Written exercise: Copy exactly the lines from the first line of the records below through the line containing "const coverGap = 0.06;", including both, and nothing else.

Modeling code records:
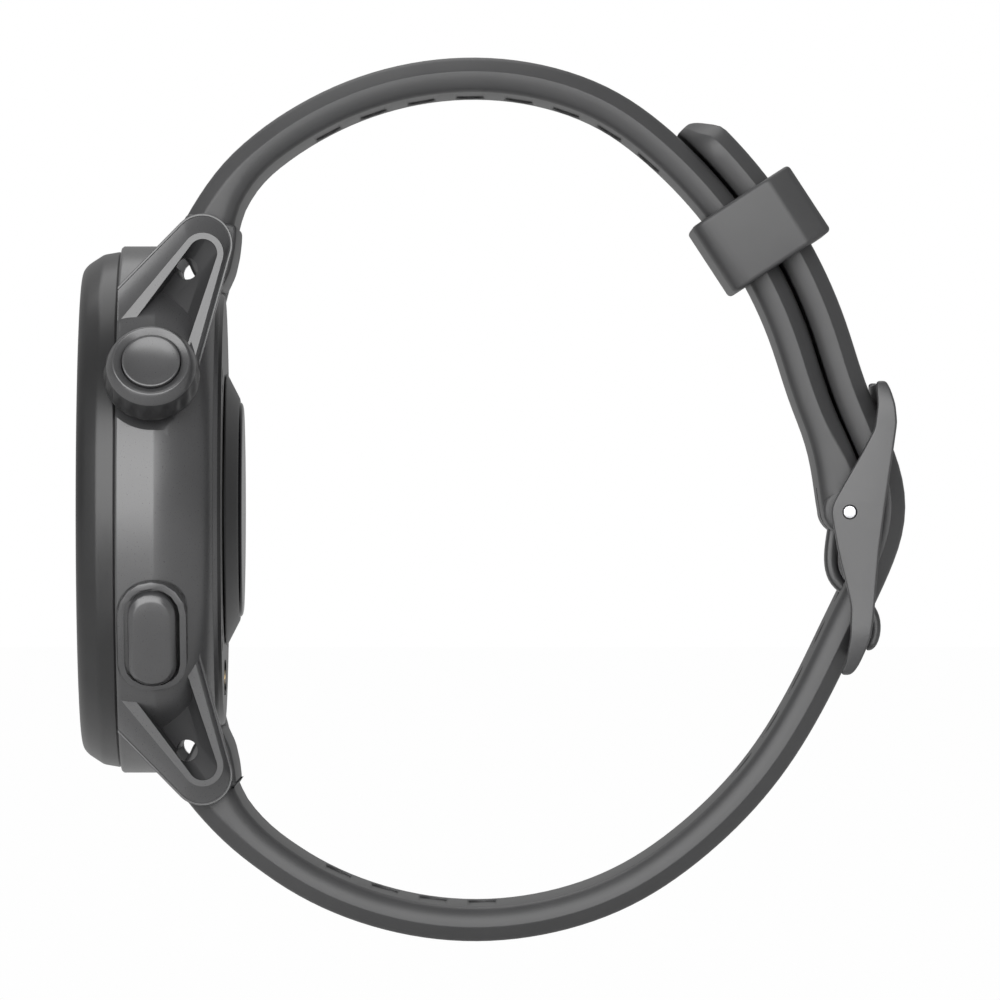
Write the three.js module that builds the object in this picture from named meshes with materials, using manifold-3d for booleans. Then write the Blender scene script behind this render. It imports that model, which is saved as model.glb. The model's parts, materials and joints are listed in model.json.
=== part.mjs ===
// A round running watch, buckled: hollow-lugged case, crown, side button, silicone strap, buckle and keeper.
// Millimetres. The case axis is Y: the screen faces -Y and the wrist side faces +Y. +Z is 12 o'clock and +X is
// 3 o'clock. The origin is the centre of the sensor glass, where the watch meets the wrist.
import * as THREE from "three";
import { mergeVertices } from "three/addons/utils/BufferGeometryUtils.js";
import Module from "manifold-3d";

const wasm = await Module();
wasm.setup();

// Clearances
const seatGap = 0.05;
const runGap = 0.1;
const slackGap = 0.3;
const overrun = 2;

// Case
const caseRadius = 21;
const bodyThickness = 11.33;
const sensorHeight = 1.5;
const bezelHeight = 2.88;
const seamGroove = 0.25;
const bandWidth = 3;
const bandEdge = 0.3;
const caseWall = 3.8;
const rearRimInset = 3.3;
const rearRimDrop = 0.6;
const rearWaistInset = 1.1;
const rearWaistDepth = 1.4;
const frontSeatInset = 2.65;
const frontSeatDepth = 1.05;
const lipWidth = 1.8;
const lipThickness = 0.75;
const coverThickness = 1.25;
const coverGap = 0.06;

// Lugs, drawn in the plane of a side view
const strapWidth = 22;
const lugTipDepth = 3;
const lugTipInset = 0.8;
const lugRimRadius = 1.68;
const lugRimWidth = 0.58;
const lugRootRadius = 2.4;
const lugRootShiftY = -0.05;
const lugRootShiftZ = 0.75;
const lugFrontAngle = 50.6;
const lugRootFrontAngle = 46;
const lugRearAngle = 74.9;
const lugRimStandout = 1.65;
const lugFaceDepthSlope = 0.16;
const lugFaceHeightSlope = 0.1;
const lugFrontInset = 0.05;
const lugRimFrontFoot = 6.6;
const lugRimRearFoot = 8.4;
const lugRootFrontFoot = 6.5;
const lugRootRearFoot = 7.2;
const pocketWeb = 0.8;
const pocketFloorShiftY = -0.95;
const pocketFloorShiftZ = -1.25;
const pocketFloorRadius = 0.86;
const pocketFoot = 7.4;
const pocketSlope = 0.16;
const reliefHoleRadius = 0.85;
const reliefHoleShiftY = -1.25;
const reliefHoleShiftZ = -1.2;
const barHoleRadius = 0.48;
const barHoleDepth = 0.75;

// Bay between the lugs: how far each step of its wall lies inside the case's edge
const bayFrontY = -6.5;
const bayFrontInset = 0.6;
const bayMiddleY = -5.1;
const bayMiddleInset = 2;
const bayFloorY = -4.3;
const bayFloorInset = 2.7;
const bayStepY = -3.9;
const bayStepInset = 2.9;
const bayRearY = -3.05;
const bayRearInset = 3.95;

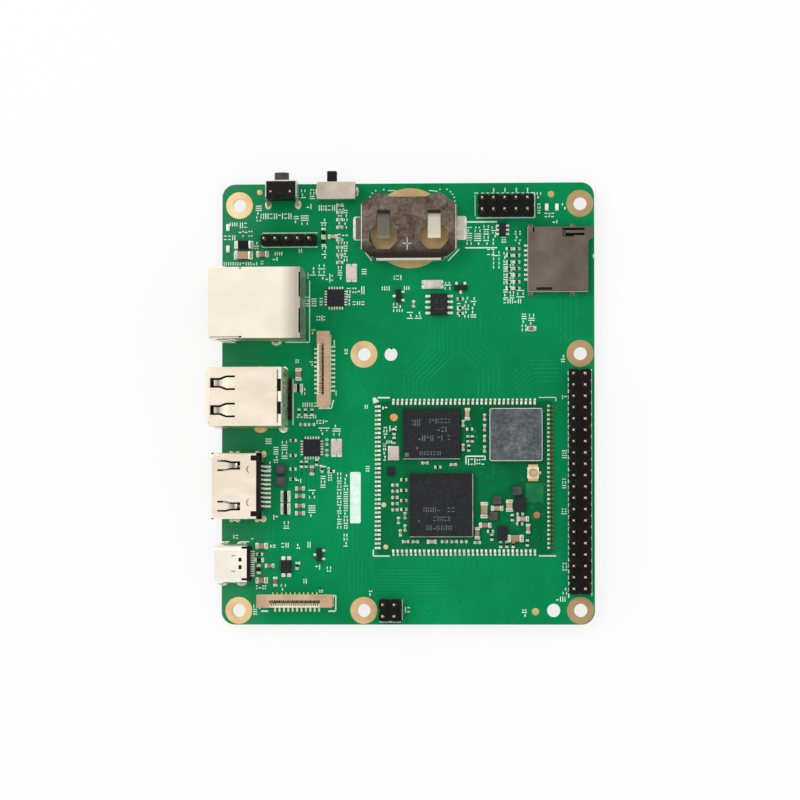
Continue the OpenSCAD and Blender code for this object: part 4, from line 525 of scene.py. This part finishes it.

Written solution:
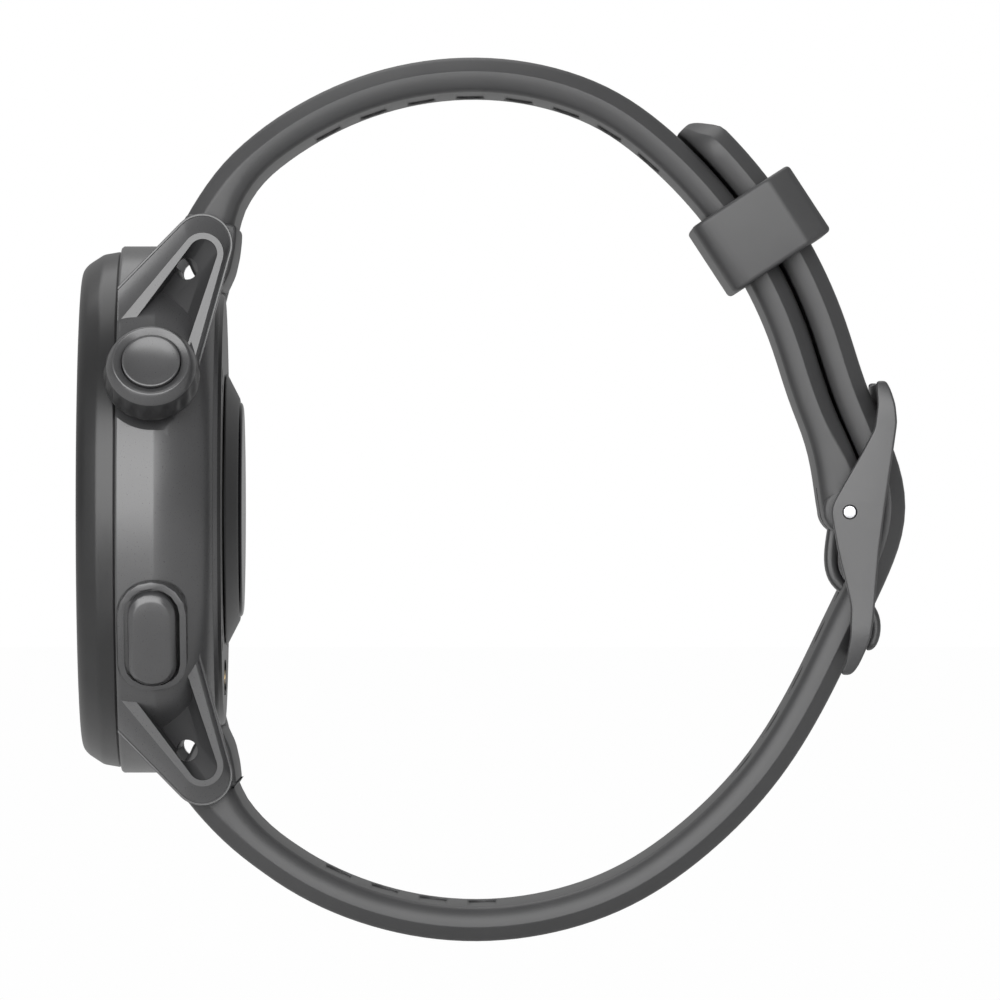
Write the three.js module that builds the object in this picture from named meshes with materials, using manifold-3d for booleans. Then write the Blender scene script behind this render. It imports that model, which is saved as model.glb. The model's parts, materials and joints are listed in model.json.
=== part.mjs ===
// A round running watch, buckled: hollow-lugged case, crown, side button, silicone strap, buckle and keeper.
// Millimetres. The case axis is Y: the screen faces -Y and the wrist side faces +Y. +Z is 12 o'clock and +X is
// 3 o'clock. The origin is the centre of the sensor glass, where the watch meets the wrist.
import * as THREE from "three";
import { mergeVertices } from "three/addons/utils/BufferGeometryUtils.js";
import Module from "manifold-3d";

const wasm = await Module();
wasm.setup();

// Clearances
const seatGap = 0.05;
const runGap = 0.1;
const slackGap = 0.3;
const overrun = 2;

// Case
const caseRadius = 21;
const bodyThickness = 11.33;
const sensorHeight = 1.5;
const bezelHeight = 2.88;
const seamGroove = 0.25;
const bandWidth = 3;
const bandEdge = 0.3;
const caseWall = 3.8;
const rearRimInset = 3.3;
const rearRimDrop = 0.6;
const rearWaistInset = 1.1;
const rearWaistDepth = 1.4;
const frontSeatInset = 2.65;
const frontSeatDepth = 1.05;
const lipWidth = 1.8;
const lipThickness = 0.75;
const coverThickness = 1.25;
const coverGap = 0.06;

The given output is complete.